Nonprofit hospitals' CEO retention tactics: Lown

As healthcare CEO compensation continues to rise, nonprofit hospitals are turning to alternative methods to remain competitive, according to an April 24 blog post from the Lown Institute. 

Since nonprofit hospitals do not offer stock options like their for-profit peers, they are finding other ways to attract executives — and retain them despite frequent turnover. Common strategies include housing bonuses and supplemental executive retirement plans, or SERPs, according to Judith Garber, a senior policy analyst at the Lown Institute. 

"Hospital boards consider how much to pay CEOs and how to structure their compensation plans based on comparisons with other peer hospitals," Ms. Garber said. "As hospitals pay their CEOs more, it creates an upward spiral in which this raises the threshold that other hospitals have to match." 

Vikas Saini, MD, president of the Lown Institute, recently noted that board composition has influenced CEO pay to remain competitive. Hospitals have been tapping more board members from the private sector who "are oriented to the bottom line" and "think about [hospitals] like a regular business," Dr. Saini told the Fresno Bee.

High CEO compensation packages have been criticized by lawmakers and the public; recently, Valley Children's Healthcare in Madera, Calif., opted to provide 24-hour security at President and CEO Todd Suntrapak's home after his paycheck came under fire. Mr. Suntrapak was paid $5.1 million in the fiscal year ending 2022 and $5.5 million in 2021, with the majority of his pay coming from bonuses.

Mr. Suntrapak also received a $5 million "loan for residence in lieu of other compensation," the Bee reported. The chair of Valley Children's board of trustees defended the perk to the Fresno City Council, writing that these loans are "not at all unusual as a retention tool." Other health systems, including Norman (Okla.) Regional Hospital Authority and Kettering (Ohio) Health Network, have also enabled home purchases for their CEOs, according to the Lown Institute.

"In the for-profit world, in the big corporate world and Wall Street, this is sort of standard practice" and "a remarkably attractive perk," Dr. Saini said. 

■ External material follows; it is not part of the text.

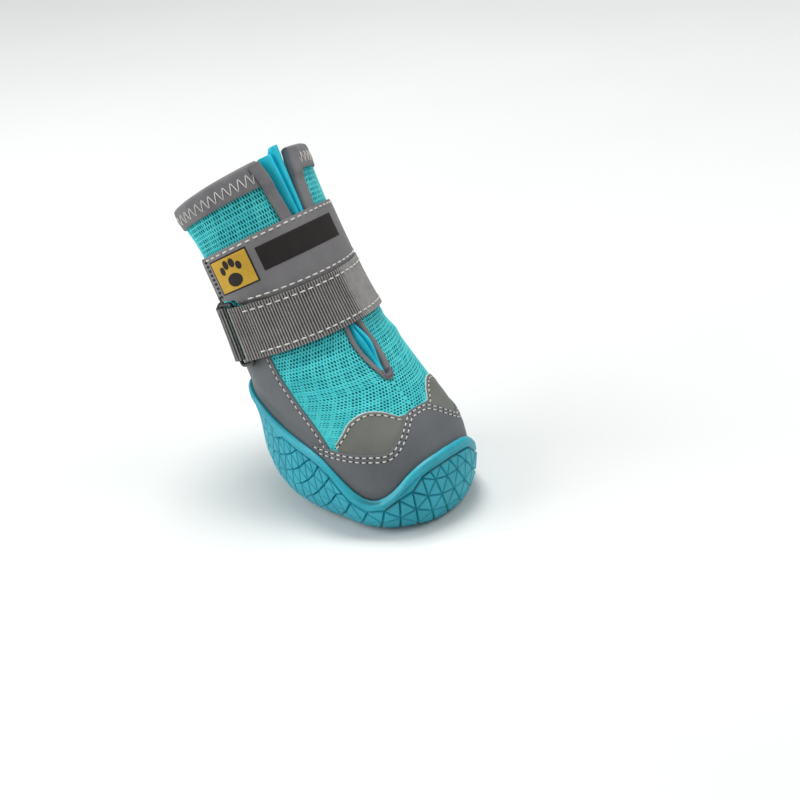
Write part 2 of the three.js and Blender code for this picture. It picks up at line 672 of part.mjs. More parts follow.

SERPs — deferred, non-qualified compensation plans, often paid out in a lump sum once an executive is vested — are also being used as C-level retention tools. The mature plans provide substantial payouts for executives; the CEO of Norfolk, Va.-based Sentara Health received $33 million in 2021, most of which was from the payout of his SERP, Ms. Garber reported. The CEO of Danbury, Conn.-based Nuvance Health received $23 million from his SERP the same year. 

As nonprofit hospitals continue competing for executive talent — "not only with other nonprofits, but with for-profit hospitals as well" — CEO pay and perks will be pushed "into a higher realm," Ms. Garber said.